The project will kick off next month with three major brands from a mix of verticals across the Omnicom Group running campaigns across all mobile and online channels of 21 publishers. The details of which brands will be involved are yet to be revealed, but PHD, OMD and Manning Gottlieb OMD will all put forward a client.

The month-long campaigns will feature a range of different display and video formats, each bespoke to tablets, smartphones and desktop, across the publishers’ portfolios totalling 30 million ad impressions.

Speaking to The Drum AOP managing director Tim Cain said the move marks one of the body’s most “ambitious” to date, representing a “substantial” investment.

“There’s been no other cross-device project like this to date. The scale of it is huge in terms of the number of media brands involved, and the 30 million ad impressions is a sizable amount. Collectively we are all trying to find answers to make cross device advertising work more effectively,” he said.

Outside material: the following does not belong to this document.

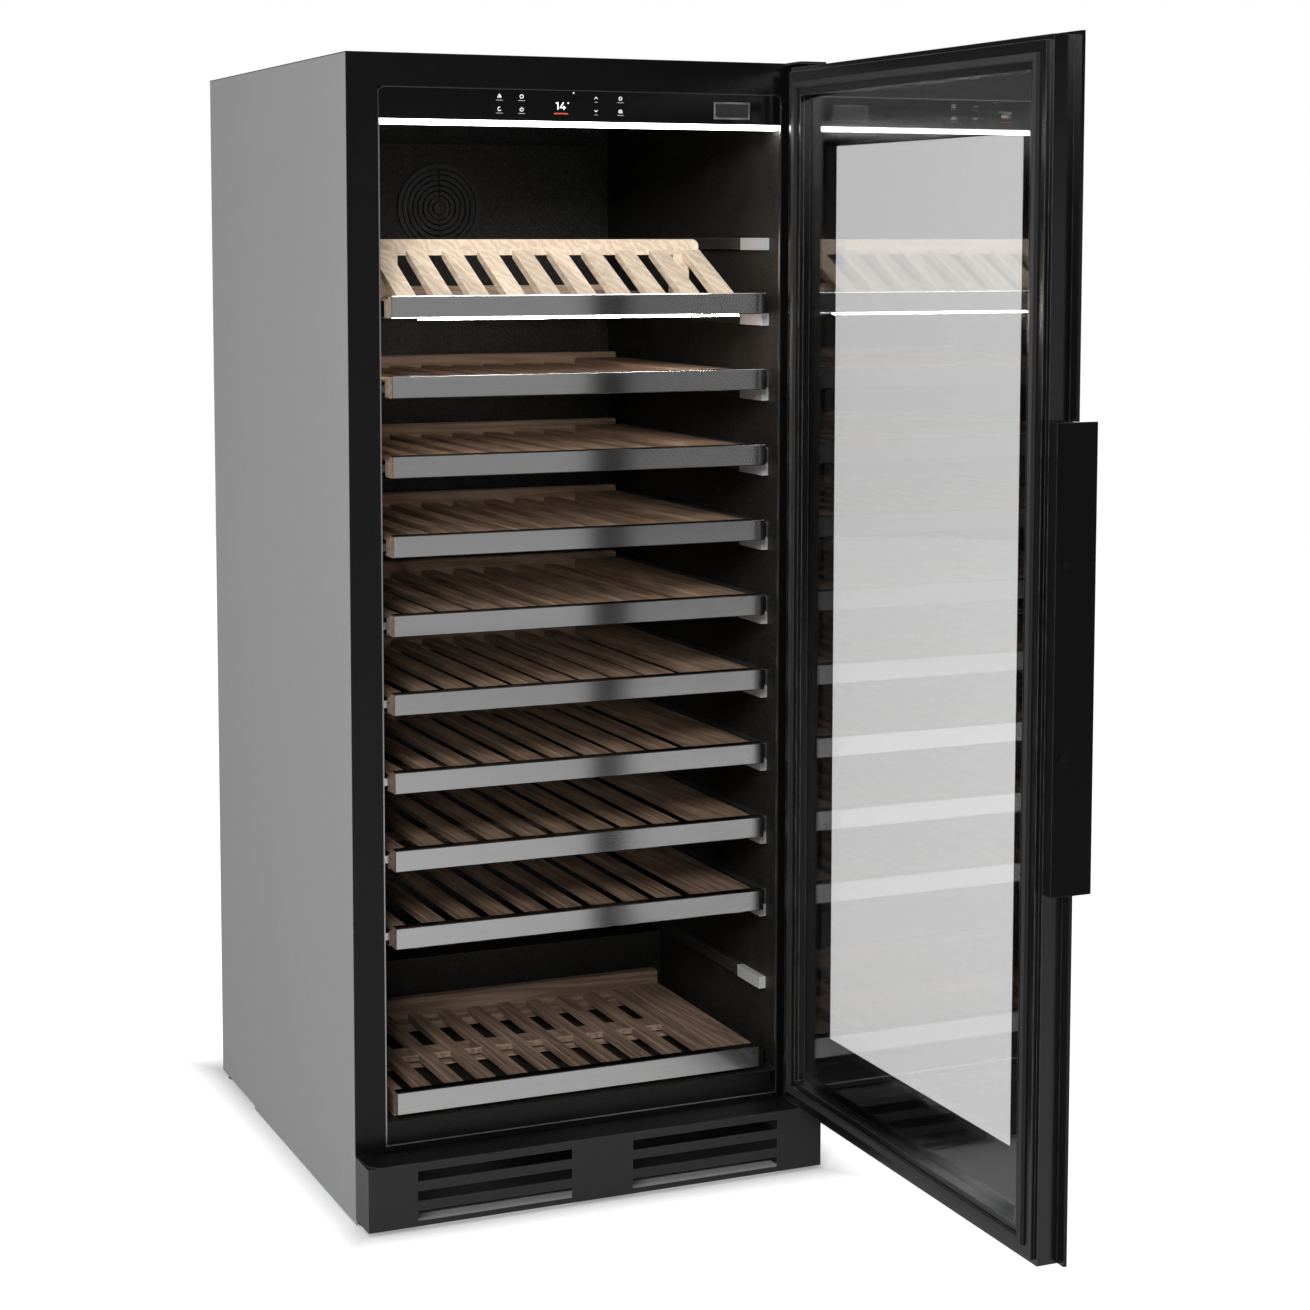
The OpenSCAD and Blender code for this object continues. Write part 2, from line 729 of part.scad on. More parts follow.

“One of biggest challenges for advertising at the moment is working out how to reach consumers across devices, and what’s lacking is how those different devices and the combination of them can create the best consumer response from a brand advertising point of view. It’s about the connectivity between all three [devices] - how can we get closer to understanding how audiences react to campaigns,” he said.

Rich media partner Celtra will provide a dashboard from which the parties can track and measure the results of the campaigns, including metrics such as click-through rates, dwell time, video-open and view-through rates, along with any ad extensions such as click-to-call.

It will also incorporate viewability metrics, and it will track what ads have direct correlations to brand traffic uplift and search activity for the brand.

Although the AOP regards viewability as an interesting area for publishers to explore, Cain said it has not been under pressure from publishers or advertisers to include it as part of the project, a factor which he described as “surprising”.

However, he cited various reasons for this including the fact that video and mobile viewability standards are yet to be released, with only desktop standard currency available in the market, while there are also discrepancy issues to overcome in terms of the various versions of viewability metrics suppliers provide.

Meanwhile native advertising – also a hot topic in publisher and brand circles – will not be measured in this particular project, although Cain said it is readying a standalone project on that topic in the latter half of this year.

PHD’s head of mobile Rachel Robinson said the work will help drive further insight into how advertisers can refine their media budget allocations, particularly with regard to mobile.

“There is a lot of interest around cross-device tracking and given we are now looking to 2015 planning where mobile and tablet will play an increasingly big role, it is important to be able to use insights like this to prove the value of mobile to our clients,” she said.

She added that mobile, although hugely valuable in the overall consumer journey “doesn’t always wash its face in terms of ROI”, therefore this move should help justify to its clients where they should be deploying their budgets.

The Telegraph, Guardian Media Group, Dennis Publishing, IPC Media, Haymarket and Incisive Media, are among the publishers taking part, while Mobile 5 will produce all creative content.

The project marks the second phase in the AOP’s digital ad measurement drive for mobile devices, having initiated its exploration of digital ad effectiveness across premium mobile sites last spring.